The Questions I emailed to the co-authors of the University of Regina Report on March 31, 2023

Dear Messrs: McQuinn and Buntain:

I am a freelance journalist based in Montreal, Canada. I am writing an article on your newly issued report, “The Enemy of my Enemy”.

As research for my article, I have several questions which I ask you to answer at your earliest convenience and, in any event, no later than Monday, April 3. Your cooperation would be much appreciated.

My questions are as follows:

1. With respect to any of your research and academic work, has either of you received funding, whether directly or indirectly, from any government agency? If so, which government agencies and how much funding have you received from each such government agency?

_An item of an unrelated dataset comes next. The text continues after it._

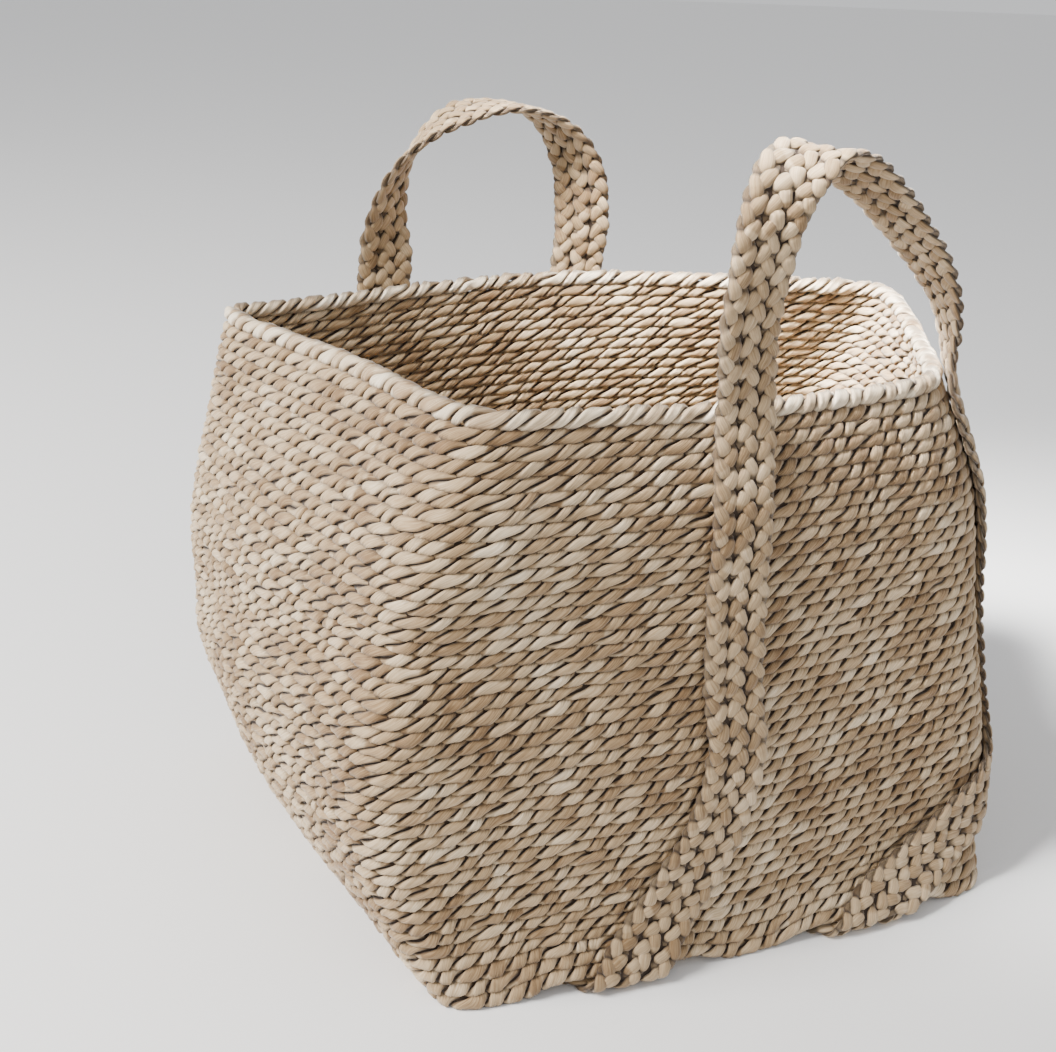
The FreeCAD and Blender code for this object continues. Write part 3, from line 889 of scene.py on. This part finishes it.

2. With respect to any of your research and academic work, has either of you received funding, whether directly or indirectly, from any arms manufacturer or military contractor? If so, which arms manufacturer or military contractor  and how much funding have you received from each such corporation?

3. For purposes of “The Enemy of my Enemy”, how did you define “far-left” and “far-right” and how did you go about ascertaining whether an individual or social media account is “far-left” or “far-right”?

4. Have you submitted “The Enemy of my Enemy” to peer review? If not, do you intend to do so? If not, why not?

5. In “The Enemy of my Enemy”, under “Acknowledgements”, it is stated:

“Research for this report was generously supported by Dr. Max Schmeiser, Heritage Canada, Department of National Defence Research Initiative, Defense Advanced Research Projects Agency, and the University of Regina.”

In the statement quoted above, what is meant by “supported”? Does this refer to financial support? In connection with the compilation of “The Enemy of my Enemy”, did the authors receive funding from Heritage Canada, Department of National Defence Research Initiative, and/or Defense Advanced Research Projects Agency and, if so, in what amounts? In connection with the compilation of “The Enemy of my Enemy”, did the authors receive funding from any government agency, arms manufacturer or military contractor?